保険や各種の保護なんて払って当たり前で、うちはありますとかいうのを笑顔で言ってる時点でゴミだな位に思ってなきゃやってられないっての。


「その上で、客や同僚や上司なんかにカスが居たら即撤退だな」


人間関係は、ボディーブローの様に効いてくる。いい友達といい関係以外、大事にする必要はねぇ。


「寝てるだけの仕事より、技能職の方がギャラが安いって時点で終ってると思え。

ギャラがない仕事は、仕事じゃねぇよ」と煙草を咥えながら吐き捨てた。


「勇気さん、めっちゃやさぐれてますね」

「人間限界近いと本音が出るもんだ、取り繕えなくなるからな…」



「な~にが初詣は彼氏とだ!死ねっ!死ねぇぇぇぇ!!」


「あっちも、今は声かけんな」


「うす、絶対近づきません(キリ」


「よし、じゃ手分けしてデバッグすっぞ」


「「「ラジャー」」」


(しばし、キーボードを叩く音だけが開発室に響く)



「俺達、なんで正月から働いてるんすかね」

「営業の田代は家族で、旅行行くって」


「「「あぁん!?」」」




「田代が家族でって、この案件引き受けてきたの田代だよなぁ?」


「売るのが仕事だって、後はバイならってかあのクソ野郎っ!」


「温泉は無理だが、銭湯なら近場にあるから行きたい奴言ってこい」


「リーダー…」


「お前らも、流石に風呂無しで徹夜とかきつ過ぎるだろ。

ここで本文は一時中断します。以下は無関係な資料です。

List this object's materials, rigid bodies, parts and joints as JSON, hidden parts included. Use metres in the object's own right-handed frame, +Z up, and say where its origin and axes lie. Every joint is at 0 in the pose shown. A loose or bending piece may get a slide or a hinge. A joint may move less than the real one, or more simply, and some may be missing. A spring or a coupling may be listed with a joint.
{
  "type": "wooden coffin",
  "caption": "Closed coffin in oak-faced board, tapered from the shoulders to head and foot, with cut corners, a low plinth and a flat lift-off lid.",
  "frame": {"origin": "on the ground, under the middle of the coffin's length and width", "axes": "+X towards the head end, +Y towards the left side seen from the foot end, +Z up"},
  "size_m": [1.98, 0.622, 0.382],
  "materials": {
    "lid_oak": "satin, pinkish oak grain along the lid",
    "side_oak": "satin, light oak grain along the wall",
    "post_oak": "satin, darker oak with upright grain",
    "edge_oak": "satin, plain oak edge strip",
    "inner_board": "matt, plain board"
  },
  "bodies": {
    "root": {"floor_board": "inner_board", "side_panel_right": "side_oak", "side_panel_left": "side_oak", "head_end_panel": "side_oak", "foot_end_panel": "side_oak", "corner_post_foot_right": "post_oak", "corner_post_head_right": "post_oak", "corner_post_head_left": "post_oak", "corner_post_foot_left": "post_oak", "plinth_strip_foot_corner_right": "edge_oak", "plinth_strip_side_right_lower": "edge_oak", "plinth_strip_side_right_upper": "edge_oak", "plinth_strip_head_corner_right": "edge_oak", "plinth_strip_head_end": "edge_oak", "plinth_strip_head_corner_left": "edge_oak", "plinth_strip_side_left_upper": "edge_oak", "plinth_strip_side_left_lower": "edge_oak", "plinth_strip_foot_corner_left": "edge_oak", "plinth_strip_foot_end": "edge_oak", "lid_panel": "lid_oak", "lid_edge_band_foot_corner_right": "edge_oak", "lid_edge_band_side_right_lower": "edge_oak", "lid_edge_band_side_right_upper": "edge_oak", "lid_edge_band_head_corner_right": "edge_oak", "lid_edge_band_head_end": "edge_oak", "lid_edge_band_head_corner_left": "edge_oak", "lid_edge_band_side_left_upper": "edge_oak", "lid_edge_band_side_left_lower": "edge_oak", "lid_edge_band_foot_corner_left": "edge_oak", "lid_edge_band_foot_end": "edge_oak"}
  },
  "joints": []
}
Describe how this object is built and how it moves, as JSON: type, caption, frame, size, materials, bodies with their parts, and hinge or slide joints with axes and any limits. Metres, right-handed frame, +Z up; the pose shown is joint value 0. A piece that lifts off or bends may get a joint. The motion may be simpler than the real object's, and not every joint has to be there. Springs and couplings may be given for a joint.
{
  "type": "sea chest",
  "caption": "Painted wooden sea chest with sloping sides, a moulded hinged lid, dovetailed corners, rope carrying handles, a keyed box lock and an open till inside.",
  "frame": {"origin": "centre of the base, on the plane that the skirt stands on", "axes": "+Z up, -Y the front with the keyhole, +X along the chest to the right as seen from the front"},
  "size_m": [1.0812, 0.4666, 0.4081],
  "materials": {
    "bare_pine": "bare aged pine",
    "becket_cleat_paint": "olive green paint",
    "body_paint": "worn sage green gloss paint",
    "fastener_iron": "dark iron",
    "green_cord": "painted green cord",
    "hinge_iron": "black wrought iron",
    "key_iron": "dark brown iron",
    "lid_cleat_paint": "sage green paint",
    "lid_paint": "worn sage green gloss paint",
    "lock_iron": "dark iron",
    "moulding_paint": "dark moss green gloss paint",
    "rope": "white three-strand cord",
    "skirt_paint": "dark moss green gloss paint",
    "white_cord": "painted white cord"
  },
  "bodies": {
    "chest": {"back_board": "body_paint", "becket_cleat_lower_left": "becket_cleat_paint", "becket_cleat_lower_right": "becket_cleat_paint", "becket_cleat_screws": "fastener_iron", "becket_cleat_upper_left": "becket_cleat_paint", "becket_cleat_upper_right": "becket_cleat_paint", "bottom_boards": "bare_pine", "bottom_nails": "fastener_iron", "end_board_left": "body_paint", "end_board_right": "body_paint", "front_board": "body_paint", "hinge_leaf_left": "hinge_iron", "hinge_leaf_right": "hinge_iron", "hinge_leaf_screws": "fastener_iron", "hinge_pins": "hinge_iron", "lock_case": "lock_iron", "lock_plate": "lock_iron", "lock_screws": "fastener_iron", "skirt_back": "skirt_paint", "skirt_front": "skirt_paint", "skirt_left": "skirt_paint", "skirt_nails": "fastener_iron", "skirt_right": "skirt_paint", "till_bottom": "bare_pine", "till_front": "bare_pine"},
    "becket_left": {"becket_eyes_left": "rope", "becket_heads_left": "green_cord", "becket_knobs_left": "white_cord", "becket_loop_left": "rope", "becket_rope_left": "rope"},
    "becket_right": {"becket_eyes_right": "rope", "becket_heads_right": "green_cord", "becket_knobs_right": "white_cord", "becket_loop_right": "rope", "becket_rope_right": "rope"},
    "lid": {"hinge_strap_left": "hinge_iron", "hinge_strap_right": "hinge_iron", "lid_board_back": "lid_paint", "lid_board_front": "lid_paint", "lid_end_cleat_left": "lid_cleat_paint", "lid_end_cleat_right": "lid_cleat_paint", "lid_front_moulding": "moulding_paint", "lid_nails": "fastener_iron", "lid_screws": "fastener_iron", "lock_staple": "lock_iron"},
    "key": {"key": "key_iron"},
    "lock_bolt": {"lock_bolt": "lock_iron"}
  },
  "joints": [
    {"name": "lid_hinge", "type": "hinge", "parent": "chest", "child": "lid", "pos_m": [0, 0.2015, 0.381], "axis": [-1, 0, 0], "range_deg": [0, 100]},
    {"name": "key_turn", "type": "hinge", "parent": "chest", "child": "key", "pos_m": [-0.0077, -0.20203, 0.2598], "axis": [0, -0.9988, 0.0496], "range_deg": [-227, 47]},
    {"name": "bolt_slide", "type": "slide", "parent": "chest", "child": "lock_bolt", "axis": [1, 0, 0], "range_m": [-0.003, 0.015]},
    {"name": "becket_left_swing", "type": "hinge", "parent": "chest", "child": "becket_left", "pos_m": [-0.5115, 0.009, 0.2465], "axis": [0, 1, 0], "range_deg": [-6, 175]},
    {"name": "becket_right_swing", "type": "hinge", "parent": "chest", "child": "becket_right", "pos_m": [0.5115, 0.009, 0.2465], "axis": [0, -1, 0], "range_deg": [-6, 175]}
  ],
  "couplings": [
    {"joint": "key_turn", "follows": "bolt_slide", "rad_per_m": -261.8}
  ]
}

寝たい奴も、仮眠室言ってこい」


(ぶっちゃけ、今みたいに文句言ってるだけだと邪魔だしなー。俺もみんなが見て無いとこで、〇〇ちゃんのアーカイブみて癒されねぇとやってられんわ)


「じゃ、お言葉に甘えて行ってくるっす」


「んっ、行って来い。絶対帰ってこいよ(笑)」


「「「家にかえりてぇ~」」」


「それは、俺も同じだっつーの」


「後、営業連中に対する苦情もいれとくわ」


(さてと、奴らが居ねぇ間にSNS巡りしながら動画でも見て休憩すっかなー)



「アキちゃん、すまねぇな。嫌だったら帰っても良いんだぜ?俺やっとくから」


「チーフ、すいません取り乱しちゃって」


「いいのいいの、限界近いと人間取り繕えなくなるもんだからさ。アキちゃんも、休んできなよ。むさい、おっさんばっかりの職場でゴメンね」



「はい、じゃあ私も温泉行ってきます」


<扉が閉まる音>



「はー、オチオチあれな動画も……」


「チーフはどうされ…」


急に戻ってきて開いた扉、画面に映っているのは総合開発環境の画面。

どうやら、最小化は間に合った様だ。




「俺は、皆が戻って来てから行くよ。ゆっくりしてきな、温泉で寝て寝坊はいいけどそのまま帰んなよ。俺が、風呂に行けなくなる。ただでさえ、存在してるだけで子汚いおっさんが更に汚くなったら外あるけねぇよ」



そのジョークに吹きだすアキ、バツが悪そうに頭をかくチーフ。

アキが扉から消えて、大きく息を吐きだすチーフ。




「あっぶねぇ、いきなり終わるとこだったわ!」


と台詞を吐きながら、横で怪しくマグマの様にボコボコいっているマグカップを一口。



「あんな、いい子が来る職場じゃねぇよな。年末年始に働かにゃならんで必然性があるのなんて医療関係位だろうが。それ以外だと、物流とか小売りもそうか。システム屋が年末年始働けとかおかしいんだよな。特にゲームとかだと、必然性皆無だしよ。インフラ系は止まったらヤバいからつめてる奴はいる必要あるけど貧乏くじだよなぁ」



(あーいう素直なのが、ストレス溜めて変な人間になってくんかねぇ)


しばし、動画の音が開発室に流れ時々カップを傾けて飲む音だけがした。


今は皆で払っている為、この開発室にはチーフが一人。



そう、この開発室の年始めのスタートは毎年こんな調子で始まる。